# [Data excerpt]
———
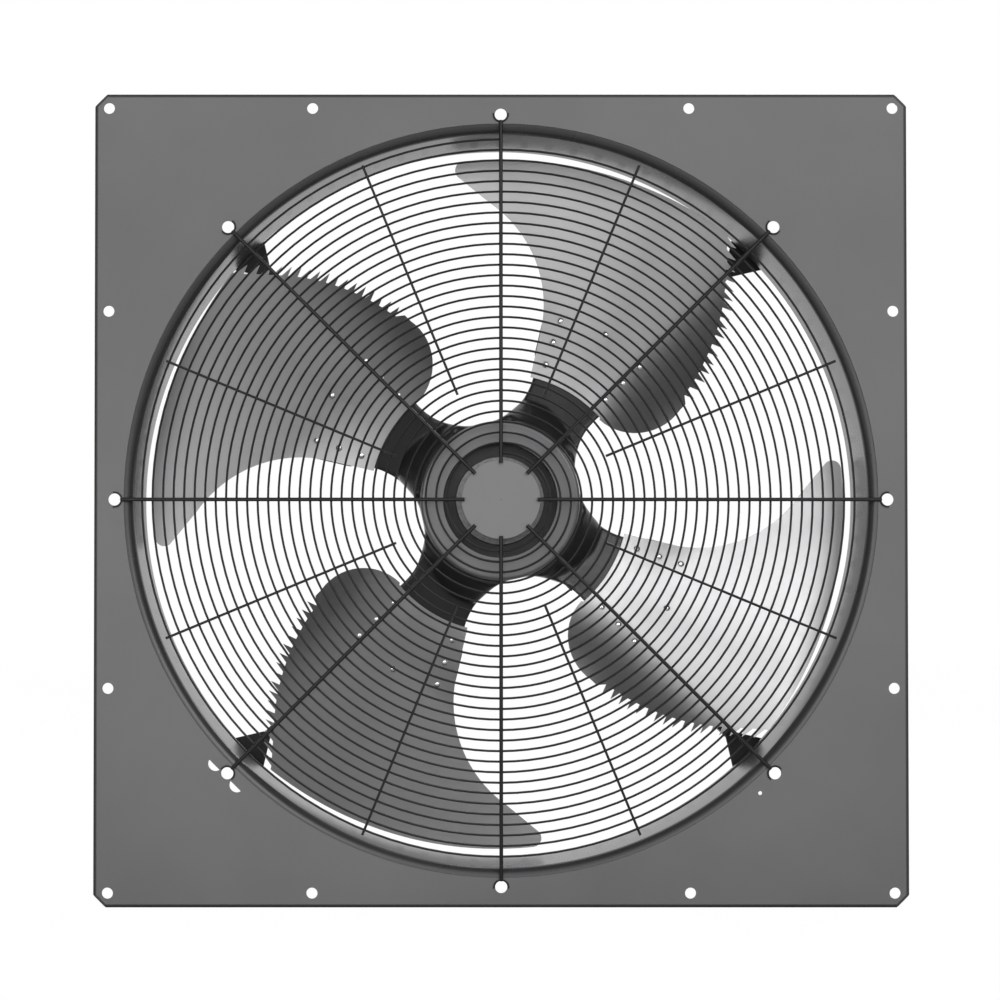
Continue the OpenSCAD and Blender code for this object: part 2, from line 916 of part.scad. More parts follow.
module stator_coils() {
    color([0.65, 0.36, 0.18])
        for (k = [0 : slots - 1])
            around(k * 360 / slots)
                coil();
}

module motor_bolts() {
    color([0.7, 0.7, 0.71])
        for (k = [0 : 3])
            around(90 * k)
                translate([motor_bolt_r, 0, 0]) {
                    hexagon(13, housing_front, housing_front + 5.3);
                    pin(motor_bolt_d / 2 - 0.1, flange_front + 2, housing_front + 1, $fn = 24);
                }
}

// struts and motor plate

// Flat foot: a wide seat on the nozzle's rim that narrows to the bar.
module foot_outline() {
    neck = strut_thickness / 2 + 1;
    wide_s = foot_inner_s + foot_flare;
    polygon([[foot_inner_s, -neck], [wide_s, -foot_half], [foot_outer_s, -foot_half],
        [foot_outer_s, foot_half], [wide_s, foot_half], [foot_inner_s, neck]]);
}

// Side view of the bar, with its outer end sloping down to the foot.
module bar_outline() {
    bar_front = rim_depth + foot_thickness - tiny;
    polygon([[strut_inner_s, bar_front], [strut_outer_s, bar_front],
        [strut_outer_s, bar_front + 8], [strut_outer_s - strut_slope, plate_front],
        [strut_inner_s, plate_front]]);
}

// Edgewise bar on the diagonal, with a flat foot at either end.
module strut(number) {
    bar_front = rim_depth + foot_thickness;
    color([0.09, 0.09, 0.095])
        around(45 + 90 * (number - 1))
            difference() {
                union() {
                    deep(rim_depth, bar_front)
                        foot_outline();
                    translate([0, 0, -strut_thickness / 2])
                        linear_extrude(height = strut_thickness)
                            bar_outline();
                    deep(rim_depth, bar_front)
                        translate([foot_inner_s - 60, -strut_thickness / 2])
                            square([60 + foot_overlap, strut_thickness]);
                    deep(plate_front - inner_foot_thickness, plate_front)
                        translate([inner_foot_start, -ear_half])
                            square([strut_inner_s + foot_overlap - inner_foot_start,
                                2 * ear_half]);
                }
                for (side = [-1, 1])
                    translate([rim_bolt_s, 0, side * rim_bolt_t])
                        pin(rim_bolt_d / 2 + 0.2, rim_depth - 1, bar_front + 1, $fn = 24);
                ear_bolt_places()
                    pin(rim_bolt_d / 2 + 0.2, plate_front - inner_foot_thickness - 1,
                        plate_front + 1, $fn = 24);
            }
}

// The two bolts of one ear of the motor plate.
module ear_bolt_places() {
    for (k = [0 : 1])
        translate([inner_bolt_s + k * inner_bolt_step, 0, 0])
            children();
}

module strut_1() { strut(1); }
module strut_2() { strut(2); }
module strut_3() { strut(3); }
module strut_4() { strut(4); }

module rim_bolts() {
    color([0.7, 0.7, 0.71])
        for (k = [0 : 3])
            around(45 + 90 * k)
                for (side = [-1, 1])
                    translate([rim_bolt_s, 0, side * rim_bolt_t]) {
                        hexagon(10, rim_depth - nozzle_sheet - 4, rim_depth - nozzle_sheet);
                        pin(rim_bolt_d / 2, rim_depth - nozzle_sheet - 1,
                            rim_depth + foot_thickness + 8, $fn = 24);
                    }
}

module rim_nuts() {
    start = rim_depth + foot_thickness;
    color([0.7, 0.7, 0.71])
        for (k = [0 : 3])
            around(45 + 90 * k)
                for (side = [-1, 1])
                    translate([rim_bolt_s, 0, side * rim_bolt_t])
                        difference() {
                            hexagon(10, start, start + 5);
                            pin(rim_bolt_d / 2 + 0.05, start - 1, start + 6, $fn = 24);
                        }
}

// Round plate with an ear for each strut; the ears hide behind the hub star's arms.
module motor_plate_outline() {
    difference() {
        union() {
            circle(r = motor_plate_r, $fn = 180);
            for (k = [0 : 3])
                rotate(45 + 90 * k)
                    translate([motor_plate_r - 20, -ear_half])
                        square([ear_end - motor_plate_r + 20, 2 * ear_half]);
        }
        circle(r = race_outer_r);
    }
}

module motor_plate() {
    color([0.09, 0.09, 0.095])
        difference() {
            union() {
                deep(plate_front, housing_front)
                    motor_plate_outline();
                for (k = [0 : 3])
                    around(45 + 90 * k)
                        translate([board_post_r, 0, 0])
                            pin(4, housing_front - 1, board_depth, $fn = 32);
            }
            for (k = [0 : 3]) {
                around(90 * k)
                    translate([motor_bolt_r, 0, 0])
                        pin(motor_bolt_d / 2 + 0.3, plate_front - 1, housing_front + 1, $fn = 24);
                around(45 + 90 * k)
                    ear_bolt_places()
                        pin(rim_bolt_d / 2 + 0.2, plate_front - 1, housing_front + 1, $fn = 24);
            }
        }
}

module strut_bolts() {
    color([0.7, 0.7, 0.71])
        for (k = [0 : 3])
            around(45 + 90 * k)
                ear_bolt_places() {
                    hexagon(10, housing_front, housing_front + 4);
                    pin(rim_bolt_d / 2, plate_front - inner_foot_thickness - 7,
                        housing_front + 1, $fn = 24);
                }
}

module strut_nuts() {
    back = plate_front - inner_foot_thickness;
    color([0.7, 0.7, 0.71])
        for (k = [0 : 3])
            around(45 + 90 * k)
                ear_bolt_places()
                    difference() {
                        hexagon(10, back - 5, back);
                        pin(rim_bolt_d / 2 + 0.05, back - 6, back + 1, $fn = 24);
                    }
}

// electronics

module electronics_housing() {
    inner_r = housing_r - housing_wall;
    bottom_gap = 34;
    color([0.55, 0.55, 0.56])
        difference() {
            union() {
                spun()
                    band(inner_r, housing_r, housing_front, housing_back);
                for (k = [0 : fins - 1])
                    if (abs((k + 0.5) * 360 / fins - 270) > bottom_gap)
                        around((k + 0.5) * 360 / fins + gland_turn)
                            translate([housing_r - 1, housing_front + 2, -fin_width / 2])
                                cube([fin_height + 1, housing_depth - 6, fin_width]);
                for (k = [0 : 5])
                    around(60 * k)
                        translate([cover_screw_r, 0, 0])
                            pin(post_r, housing_front + 2, housing_back, $fn = 32);
                around(gland_turn)
                    translate([-gland_spacing / 2 - 18, housing_front, -housing_r - gland_box_overhang])
                        cube([gland_spacing + 36, housing_depth - 2, gland_box_height]);
            }
            for (k = [0 : 5])
                around(60 * k)
                    translate([cover_screw_r, 0, 0])
                        pin(2, housing_back - 14, housing_back + 1, $fn = 24);
            around(gland_turn)
                for (side = [-1, 1])
                    translate([side * gland_spacing / 2, gland_depth, -housing_r - 8])
                        cylinder(r = gland_r + 0.3, h = 60, $fn = 48);
        }
}

module control_board() {
    color([0.1, 0.3, 0.16])
        spun()
            band(0, housing_r - housing_wall - 2 * post_r - 2, board_depth, board_depth + 1.6);
}

module board_capacitors() {
    start = board_depth + 1.6;
    color([0.12, 0.12, 0.14])
        for (k = [-1 : 1])
            translate([28 * k, 0, 34])
                pin(11, start, start + 26, $fn = 48);
}

module housing_seal() {
    color([0.1, 0.1, 0.1])
        spun()
            band(housing_r - housing_wall, housing_r, housing_back, housing_back + seal_thickness);
}

module housing_cover() {
    start = housing_back + seal_thickness;
    color([0.2, 0.2, 0.21])
        difference() {
            spun() {
                band(0, housing_r, start, start + cover_thickness);
                band(0, housing_r - cover_step, start, start + cover_thickness + 3);
            }
            for (k = [0 : 5])
                around(60 * k)
                    translate([cover_screw_r, 0, 0])
                        pin(2.3, start - 1, start + cover_thickness + 1, $fn = 24);
        }
}

module cover_screws() {
    top = housing_back + seal_thickness + cover_thickness;
    color([0.7, 0.7, 0.71])
        for (k = [0 : 5])
            around(60 * k)
                translate([cover_screw_r, 0, 0]) {
                    pin(4.5, top, top + 3, $fn = 32);
                    pin(1.9, housing_back - 12, top + 1, $fn = 24);
                }
}

// Cable gland on the housing's wall; its mouth points away from the axis.
module gland(side) {
    seat = -housing_r - gland_box_overhang - 0.5;
    nut_height = 22;
    color([0.12, 0.12, 0.13])
        around(gland_turn)
            translate([side * gland_spacing / 2, gland_depth, 0])
                difference() {
                    union() {
                        translate([0, 0, seat - nut_height])
                            cylinder(r = gland_r + 4, h = nut_height, $fn = 6);
                        translate([0, 0, seat - 4])
                            cylinder(r = gland_r, h = 26, $fn = 48);
                    }
                    translate([0, 0, seat - nut_height - 10])
                        cylinder(d = gland_bore_d, h = 90, $fn = 48);
                }
}

module power_gland() { gland(-1); }
module signal_gland() { gland(1); }

wall_plate();
nozzle_ring();
guard_spiral();
guard_long_spokes();
guard_short_spokes();
guard_centre_disc();
blade_1();
blade_2();
blade_3();
blade_4();
blade_rivets();
hub_star();
hub_screws();
rotor_cap();
rotor_cup();
rotor_magnets();
rotor_shaft();
front_inner_race();
rear_inner_race();
shaft_ring();
front_ball_set();
rear_ball_set();
front_outer_race();
rear_outer_race();
bearing_spring();
stator_bush();
stator_core();
stator_coils();
motor_bolts();
strut_1();
strut_2();
strut_3();
strut_4();
rim_bolts();
rim_nuts();
motor_plate();
strut_bolts();
strut_nuts();
electronics_housing();
control_board();
board_capacitors();
housing_seal();
housing_cover();
cover_screws();
power_gland();
signal_gland();
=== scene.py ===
"""Axial fan in a square wall plate: finishes, detail pieces, studio light and camera."""

import logging
import math
from dataclasses import dataclass
from enum import Enum
from typing import Callable, Protocol, Sequence

import bmesh
import bpy
from mathutils import Matrix, Vector

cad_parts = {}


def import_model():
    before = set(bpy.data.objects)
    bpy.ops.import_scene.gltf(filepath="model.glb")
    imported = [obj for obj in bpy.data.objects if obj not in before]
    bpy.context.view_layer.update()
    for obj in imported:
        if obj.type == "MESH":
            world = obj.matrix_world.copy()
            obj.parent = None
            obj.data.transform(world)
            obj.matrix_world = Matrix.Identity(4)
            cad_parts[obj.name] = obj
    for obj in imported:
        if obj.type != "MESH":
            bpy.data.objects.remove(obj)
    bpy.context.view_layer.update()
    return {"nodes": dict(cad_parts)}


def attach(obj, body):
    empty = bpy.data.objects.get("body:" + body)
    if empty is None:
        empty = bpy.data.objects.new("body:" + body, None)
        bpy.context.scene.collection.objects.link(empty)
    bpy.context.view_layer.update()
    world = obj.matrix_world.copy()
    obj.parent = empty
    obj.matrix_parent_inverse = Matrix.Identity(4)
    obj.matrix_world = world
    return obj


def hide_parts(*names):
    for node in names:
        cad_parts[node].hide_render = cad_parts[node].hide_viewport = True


LOG = logging.getLogger("axial_fan")
MM = 0.001
FRAME_BODY = "frame"
IMPELLER_BODY = "impeller"
WHITE = (1.0, 1.0, 1.0)

Colour = tuple[float, float, float]
Point = tuple[float, float, float]
Pair = tuple[float, float]
Profile = Sequence[Pair]
Shape = bmesh.types.BMesh
Socket = bpy.types.NodeSocket
Paint = Colour | Socket
MeshBuilder = Callable[[Shape], None]


class Ray(Enum):
    """Kind of ray that a material or the world tells apart."""

    CAMERA = "Is Camera Ray"
    GLOSSY = "Is Glossy Ray"
    TRANSMISSION = "Is Transmission Ray"


class StripeAxis(Enum):
    """Axis that stripes follow each other along."""

    WIDTH = "X"
    DEPTH = "Y"


class Signal:
    """A number that varies over a surface, held as the output socket of a node."""

    def __init__(self, graph: "FinishGraph", socket: Socket) -> None:
        """Wraps one output socket of a finish graph."""
        self.graph = graph
        self.socket = socket

    def _math(self, operation: str, *terms: "Signal | float") -> "Signal":
        """Adds one Math node.

        Args:
            operation: Name of the Math node's operation.
            terms: The node's inputs in their order.

        Returns:
            The node's output.
        """
        node = self.graph.node("ShaderNodeMath", {"operation": operation}, dict(enumerate(terms)))
        return Signal(self.graph, node.outputs[0])

    def __add__(self, other: "Signal | float") -> "Signal":
        """self + other."""
        return self._math("ADD", self, other)

    def __radd__(self, other: float) -> "Signal":
        """other + self."""
        return self._math("ADD", other, self)

    def __sub__(self, other: "Signal | float") -> "Signal":
        """self - other."""
        return self._math("SUBTRACT", self, other)

    def __rsub__(self, other: float) -> "Signal":
        """other - self."""
        return self._math("SUBTRACT", other, self)

    def __mul__(self, other: "Signal | float") -> "Signal":
        """self * other."""
        return self._math("MULTIPLY", self, other)

    def __rmul__(self, other: float) -> "Signal":
        """other * self."""
        return self._math("MULTIPLY", other, self)

    def __abs__(self) -> "Signal":
        """This signal without its sign."""
        return self._math("ABSOLUTE", self)

    def at_least(self, other: "Signal | float") -> "Signal":
        """The larger of this signal and another."""
        return self._math("MAXIMUM", self, other)

    def around(self, middle: float, swing: float) -> "Signal":
        """Varies around a middle value, where this signal runs from 0 to 1.

        Args:
            middle: Value at 0.5.
            swing: Difference between the values at 0 and at 1.

        Returns:
            The varying value.
        """
        return self * swing + (middle - swing / 2.0)

    def over(self, low: float, high: float) -> "Signal":
        """Rises smoothly from 0 at low to 1 at high.

        Args:
            low: Value that gives 0.
            high: Value that gives 1.

        Returns:
            The smooth step of this signal.
        """
        node = self.graph.node(
            "ShaderNodeMapRange",
            {"interpolation_type": "SMOOTHSTEP"},
            {"Value": self, "From Min": low, "From Max": high},
        )
        return Signal(self.graph, node.outputs["Result"])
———
# [Stated task]
Starting at the line that holds "wall_plate();", copy each line exactly and stop after the line that holds "obj.parent = empty".

# [Full output]
wall_plate();
nozzle_ring();
guard_spiral();
guard_long_spokes();
guard_short_spokes();
guard_centre_disc();
blade_1();
blade_2();
blade_3();
blade_4();
blade_rivets();
hub_star();
hub_screws();
rotor_cap();
rotor_cup();
rotor_magnets();
rotor_shaft();
front_inner_race();
rear_inner_race();
shaft_ring();
front_ball_set();
rear_ball_set();
front_outer_race();
rear_outer_race();
bearing_spring();
stator_bush();
stator_core();
stator_coils();
motor_bolts();
strut_1();
strut_2();
strut_3();
strut_4();
rim_bolts();
rim_nuts();
motor_plate();
strut_bolts();
strut_nuts();
electronics_housing();
control_board();
board_capacitors();
housing_seal();
housing_cover();
cover_screws();
power_gland();
signal_gland();
=== scene.py ===
"""Axial fan in a square wall plate: finishes, detail pieces, studio light and camera."""

import logging
import math
from dataclasses import dataclass
from enum import Enum
from typing import Callable, Protocol, Sequence

import bmesh
import bpy
from mathutils import Matrix, Vector

cad_parts = {}


def import_model():
    before = set(bpy.data.objects)
    bpy.ops.import_scene.gltf(filepath="model.glb")
    imported = [obj for obj in bpy.data.objects if obj not in before]
    bpy.context.view_layer.update()
    for obj in imported:
        if obj.type == "MESH":
            world = obj.matrix_world.copy()
            obj.parent = None
            obj.data.transform(world)
            obj.matrix_world = Matrix.Identity(4)
            cad_parts[obj.name] = obj
    for obj in imported:
        if obj.type != "MESH":
            bpy.data.objects.remove(obj)
    bpy.context.view_layer.update()
    return {"nodes": dict(cad_parts)}


def attach(obj, body):
    empty = bpy.data.objects.get("body:" + body)
    if empty is None:
        empty = bpy.data.objects.new("body:" + body, None)
        bpy.context.scene.collection.objects.link(empty)
    bpy.context.view_layer.update()
    world = obj.matrix_world.copy()
    obj.parent = empty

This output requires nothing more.